The problem with this approach is there are a thousand things that can go wrong. What happens when you blow a tire and miss your hotel reservation? Stay an extra night at Aunt Mildred’s? Run out of gas? Get in a minor accident? And so on.

Websites

Web and mobile projects are just as fraught with pitfalls, but there’s a further difficulty: often, we don’t even know the destination. We usually know the general direction–for example, you want more conversions or traffic–but the end result, where we’ll end up exactly, is undecided. Projecting the cost of something that vague is like projecting the cost of a road trip with the theme “Go West”: good luck being precise!

I’m exaggerating a little, of course–sometimes stakeholders do know exactly where they’re headed. But even if that’s true, there are still hundreds of decisions that await the project team, not to mention a good many hidden challenges. How complex will the design be? Will it be approved by stakeholders on the first revision or the seventh? How many layers of permissions does your content authoring experience need? How accurate does your document search need to be? How deep should Salesforce integration go? And so on. As a consultant put it to me once, at the beginning of a project, everyone is at the point of maximum ignorance.

The problem, of course, is that the beginning of the project is precisely when you need an estimate. You have to build stakeholder buy-in around a budget and secure funding, and the success or failure of the project may hinge on staying within budget. So how can we get anything resembling a realistic estimate?

The Less-Right Way

The most common way of estimating a large web or mobile project is to break the project into chunks and ask senior team members to put hours on each of the chunks. While straightforward, this approach falls afoul of at least three major problems:

  • Known Unknowns & Unknown Unknowns. There are probably big chunks of the project we don’t yet know about, so if our estimate is based only on the chunks we can think of at the outset, we’ll come up short. I see this happen a lot with third-party integrations–we may know a “chunk” of a project is Salesforce integration, for example, but it’s only halfway through the project we realize an entirely new chunk–data cleansing–is required to talk to salesforce correctly. Estimates that don’t in some way account for these “unknown unknowns” (as Donald Rumsfeld famously put it) will always fall short.

  • Inaccurate Expert Estimation. When asked to estimate how long it will take to do a chunk of work, experts such as Senior Developers often consider how long it would take them to do something–rather than the person who will actually do the work. Because experts are, well, experts, they work quickly. That means their estimates are a high-water mark of efficiency, rather than a realistic prediction of velocity.

  • Planning Fallacy. And even the experts are bad at estimating their time. In their Nobel Prize-winning work, Kahneman & Tversky demonstrated that most people underestimate how long it will take them to do a task. The more chunks an estimate has, the more the effect is compounded, as each chunk provides a new chance to underestimate.

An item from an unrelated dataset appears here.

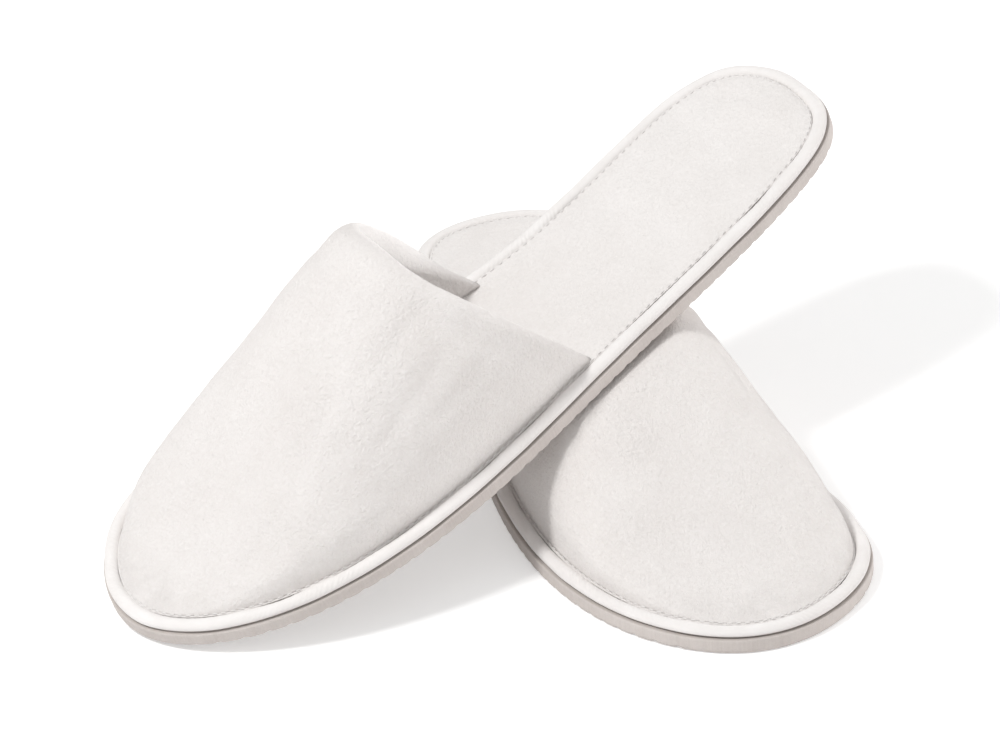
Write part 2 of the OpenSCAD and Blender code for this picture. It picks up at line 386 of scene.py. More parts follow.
def plate(name, side, along, across_top, across_bottom, rings, top, bottom):
    """A closed sheet over the outline.

    rings are (inset, height) from the top face's edge down to the bottom face's edge. top and
    bottom give the height of the two faces over points; so does a ring height of None.
    """
    outer, inner = columns(along)
    ring_positions = np.concatenate([outer, inner[-2:0:-1]])
    n = len(ring_positions)
    verts, faces, loops = [], [], []

    def add_face(inset, across, height, reverse):
        points = span(outer, inner, inset, across)
        start = sum(len(part) for part in verts)
        width = across + 1
        points = np.concatenate([points, height(points)[..., None]], 2)
        verts.append(points.reshape(-1, 3))
        for i in range(along):
            for j in range(across):
                a = start + i * width + j
                quad = (a, a + width, a + width + 1, a + 1)
                faces.append(quad if reverse else quad[::-1])
        loops.append(
            [start + i * width for i in range(along + 1)]
            + [start + i * width + across for i in range(along - 1, 0, -1)]
        )

    add_face(rings[0][0], across_top, top, False)
    for inset, height in rings[1:-1]:
        start = sum(len(part) for part in verts)
        points = rim(ring_positions, inset)
        z = height(points) if callable(height) else np.full(n, height)
        verts.append(np.c_[points, z])
        loops.append(list(range(start, start + n)))
    add_face(rings[-1][0], across_bottom, bottom, True)
    for upper, lower in zip(loops, loops[1:]):
        for k in range(n):
            m = (k + 1) % n
            faces.append((upper[k], lower[k], lower[m], upper[m]))
    return build(name, side, np.concatenate(verts), faces)


# ------------------------------------------------------------------ cloth simulation
FRAMES = 20
CLOTH = dict(
    quality=10,
    mass=0.25,
    tension_stiffness=18,
    compression_stiffness=18,
    shear_stiffness=8,
    bending_model="ANGULAR",
    tension_damping=12,
    compression_damping=12,
    bending_damping=2,
    air_damping=3,
    vertex_group_mass="held",
    pin_stiffness=1.0,
    shrink_min=-0.004,  # negative, so the cloth has a little slack
    shrink_max=-0.004,
    use_pressure=True,
    uniform_pressure_force=0.6,
)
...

Surely there’s a better way?

Reference Class Forecasts

As a result of their work, Kahneman & Tversky proposed a new way of doing estimates called reference class forecasting. The basic idea is that instead of starting with brand new estimates for each chunk of the project, we start with the actual, total cost of a similarly-sized project. Pure historical data, the thought goes, doesn’t fall prey to optimism or need an ego check. The technique has proven quite effective, and although its application is relatively straightforward, it is not yet commonly used in digital project management.

To see how it works, let’s say you ask me what it will cost to redo your university website. I would start by aggregating data about what it usually costs Aten to redo a university website (the “reference class”). For the purposes of this blog, let’s say that’s 1200 hours. The next step is for me, as a subject matter expert, to adjust this number up or down based on my understanding of the project–so for example, the types of content you’ll need, the number of content pieces, and so on. For this example, I’ll adjust the total downward to 1000 hours. The final step is to determine how certain I am about my ability to predict these costs (say, 80% certain) and that will yield a range, which is the final answer: 800 - 1200 hours. That's it!

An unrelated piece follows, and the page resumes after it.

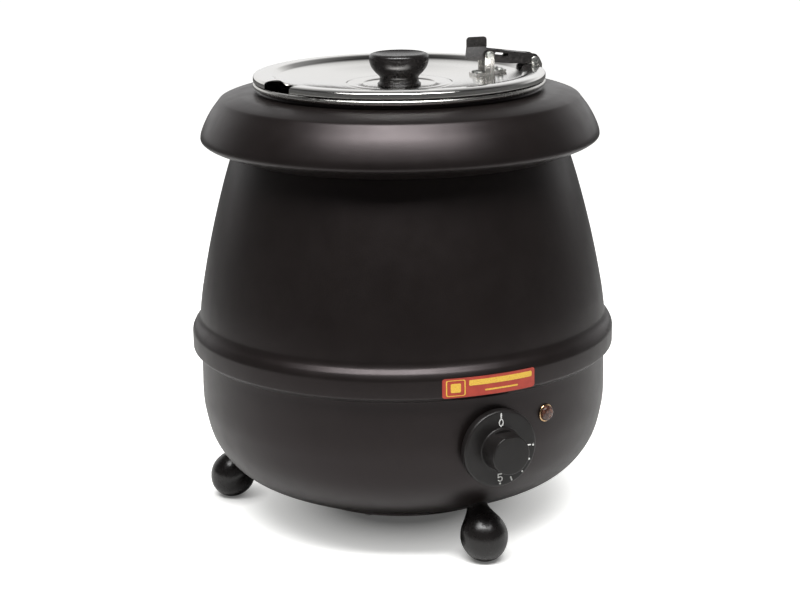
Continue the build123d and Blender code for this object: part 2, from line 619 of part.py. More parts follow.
NODES = {
    "base_shell": base_shell, "upper_shell": upper_shell, "collar": collar,
    "neck_gasket": neck_gasket, "water_well": water_well, "base_plate": base_plate,
    "base_plate_screws": base_plate_screws, "foot_studs": foot_studs, "foot_washers": foot_washers,
    "foot_nuts": foot_nuts, "spreader_plate": spreader_plate, "heating_element": heating_element,
    "clamp_bar": clamp_bar, "tie_stud": tie_stud, "clamp_nut": clamp_nut, "base_nut": base_nut,
    "thermal_cutout": thermal_cutout, "thermostat_body": thermostat_body,
    "thermostat_nut": thermostat_nut, "thermostat_bulb": thermostat_bulb,
    "thermostat_shaft": thermostat_shaft, "dial": dial, "dial_marks": dial_marks,
    "pilot_bezel": pilot_bezel, "pilot_lens": pilot_lens, "pilot_lamp": pilot_lamp,
    "label_plate": label_plate, "label_marks": label_marks, "cord_gland": cord_gland,
    "gland_nut": gland_nut, "terminal_block": terminal_block, "terminal_screws": terminal_screws,
    "soup_pot": soup_pot, "lid": lid, "lid_knob": lid_knob, "knob_screw": knob_screw,
    "knob_washer": knob_washer,
}
HINGE_NODES = {"rim_clip": rim_clip, "rim_pin": rim_pin, "ear_bracket": ear_bracket,
               "ear_rivets": ear_rivets, "ear_pin": ear_pin, "hinge_arm": hinge_arm}


def write(name, shape):
    whole = Compound(children=list(shape)) if isinstance(shape, list) else shape
    export_step(whole, f"parts/{name}.step")


os.makedirs("parts", exist_ok=True)
for name, make in NODES.items():
    write(name, make())
for name, make in HINGE_NODES.items():
    write(name, on_hinge(make()))
for name, azimuth in FOOT_AZIMUTHS.items():
    write(name, place(foot(), azimuth))
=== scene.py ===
"""Looks of the soup kettle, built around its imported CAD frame. Metres, +Z up, the dial faces -Y."""
import json
from math import cos, pi, radians, sin

import bmesh
import bpy
from mathutils import Matrix, Vector


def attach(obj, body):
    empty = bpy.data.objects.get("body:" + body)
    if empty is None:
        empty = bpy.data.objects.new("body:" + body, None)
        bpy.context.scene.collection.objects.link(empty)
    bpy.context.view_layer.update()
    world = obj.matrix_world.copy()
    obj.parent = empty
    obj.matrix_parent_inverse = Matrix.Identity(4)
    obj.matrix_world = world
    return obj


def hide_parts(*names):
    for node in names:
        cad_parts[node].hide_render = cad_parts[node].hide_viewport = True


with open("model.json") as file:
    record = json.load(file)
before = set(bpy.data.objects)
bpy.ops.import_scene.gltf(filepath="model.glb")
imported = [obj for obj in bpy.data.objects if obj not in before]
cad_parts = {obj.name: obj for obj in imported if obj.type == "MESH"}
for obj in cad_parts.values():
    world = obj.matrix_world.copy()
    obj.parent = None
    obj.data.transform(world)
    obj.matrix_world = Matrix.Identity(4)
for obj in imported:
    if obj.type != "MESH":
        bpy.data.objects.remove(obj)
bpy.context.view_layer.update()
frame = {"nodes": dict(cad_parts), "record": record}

MM = 0.001
TURN_STEPS = 256          # facets round a large turned piece
CREASE = radians(34)      # turned and cut pieces shade sharp above this angle
HOLE_STEPS = 32           # facets round a drilled hole
WALL = 1.5                # painted sheet
DIAL_HEIGHT = 98
LAMP_AZIMUTH = 16.3
LAMP_HEIGHT = 114.8
FOOT_AZIMUTHS = {"foot_front": 0, "foot_left": -120, "foot_right": 120}
FOOT_CIRCLE = 146.5       # the feet's middles from the kettle's axis
NOTCH_AZIMUTH = -79.0     # ladle notch in the lid


# ------------------------------------------------------------------ outlines
def hermite(p0, p1, m0, m1, t):
    a, b = 2 * t ** 3 - 3 * t ** 2 + 1, t ** 3 - 2 * t ** 2 + t
    c, d = -2 * t ** 3 + 3 * t ** 2, t ** 3 - t ** 2
    return (a * p0[0] + b * m0[0] + c * p1[0] + d * m1[0], a * p0[1] + b * m0[1] + c * p1[1] + d * m1[1])


def smooth(points, start=None, end=None, steps=10):
    """Smooth open outline through (radius, height) points in mm, with end directions if given."""
    last = len(points) - 1
    tangents = []
    for i, p in enumerate(points):
        before, after = points[max(i - 1, 0)], points[min(i + 1, last)]
        tangents.append((after[0] - before[0], after[1] - before[1]))
    for i, direction in ((0, start), (last, end)):
        if direction:
            tangents[i] = direction
    out = []
    for i in range(last):
        p0, p1 = points[i], points[i + 1]
        length = ((p1[0] - p0[0]) ** 2 + (p1[1] - p0[1]) ** 2) ** 0.5
        scaled = []
        for m in (tangents[i], tangents[i + 1]):
            size = (m[0] ** 2 + m[1] ** 2) ** 0.5 or 1
            scaled.append((m[0] / size * length, m[1] / size * length))
        out += [hermite(p0, p1, scaled[0], scaled[1], k / steps) for k in range(steps)]
    return out + [points[-1]]


def rounded(points, radius, steps=4):
    """Closed or open outline with every inner corner of the list rounded by a short arc."""
    out = [points[0]]
    for before, p, after in zip(points, points[1:], points[2:]):
        u, v = Vector(before) - Vector(p), Vector(after) - Vector(p)
        r = min(radius, u.length * 0.45, v.length * 0.45)
        a, b = Vector(p) + u.normalized() * r, Vector(p) + v.normalized() * r
        for k in range(steps + 1):
            t = k / steps
            q = (1 - t) ** 2 * a + 2 * t * (1 - t) * Vector(p) + t ** 2 * b
            out.append((q.x, q.y))
    return out + [points[-1]]


def arc(centre, radius, start, end, steps=10):
    """Points on an arc, angles in degrees from the outward direction towards up."""
    angles = [radians(start + (end - start) * k / steps) for k in range(steps + 1)]
    return [(centre[0] + radius * cos(a), centre[1] + radius * sin(a)) for a in angles]


# ------------------------------------------------------------------ meshes
def link(name, mesh, node, material=None, replaces=True):
    """Puts a finished mesh in the scene as one piece that stands for a CAD node, or as a part of one."""
    piece = bpy.data.objects.new(name, mesh)
    bpy.context.scene.collection.objects.link(piece)
    mesh.materials.clear()
    mesh.materials.append(material or SLOT_MATERIAL[SLOT_OF[node]])
    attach(piece, BODY_OF[node])
    if replaces:
        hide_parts(node)
    return piece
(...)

So to answer our central question, a website will cost about as much as it last cost to make a similar website.

Or at least, in order for a vendor to make money–that’s the minimum they should charge. In practical terms, this means that as a project sponsor, you should keep a few things in mind when evaluating proposals:

  • Don’t be afraid to ask questions. What method did an agency use to arrive at the estimate they did? Did they use historical data? Does their culture warrant high confidence in that data? Why is your project more or less than similar projects they’ve completed? How do they account for known & unknown unknowns?

  • Look for ranges. The best estimates come in ranges–a pair of low and high numbers–because the future is uncertain. Ranges are sometimes seen as the result of laziness or imprecision, but in fact, when correctly used, ranges are a marker of realism and precision–which is exactly what you want in an estimate.

  • If you have a fixed budget, be prepared for a variable scope. Because we work with cause-driven organizations, many of our clients come to us with a predetermined, fixed budget. We welcome these kinds of engagements and are clear at the outset that we'll work with you to get a great product out the door, but we can't promise you'll get everything you ever wanted. Look for vendors who practice this kind of straight talk–it's essential for a successful engagement.

  • Select a partner, not a contractor. No matter how well-defined you think the scope of a project is at its outset, it will change. What this means is you need an experienced, strategically-minded partner who can help you adapt, rather than a contractor who wants a change order at every turn. Aten, it happens, is just such a partner!

A Final Note

Estimates are really hard to get right. By definition, they’re created out of incomplete information, which leaves plenty of room for sunny, but ill-fated optimism. Beware the agency that is overconfident or promises too much for too little; instead, look for honest assessments of risk and uncertainty. In the long run, selecting a partner that takes a disciplined, realistic approach to project management will pay huge dividends.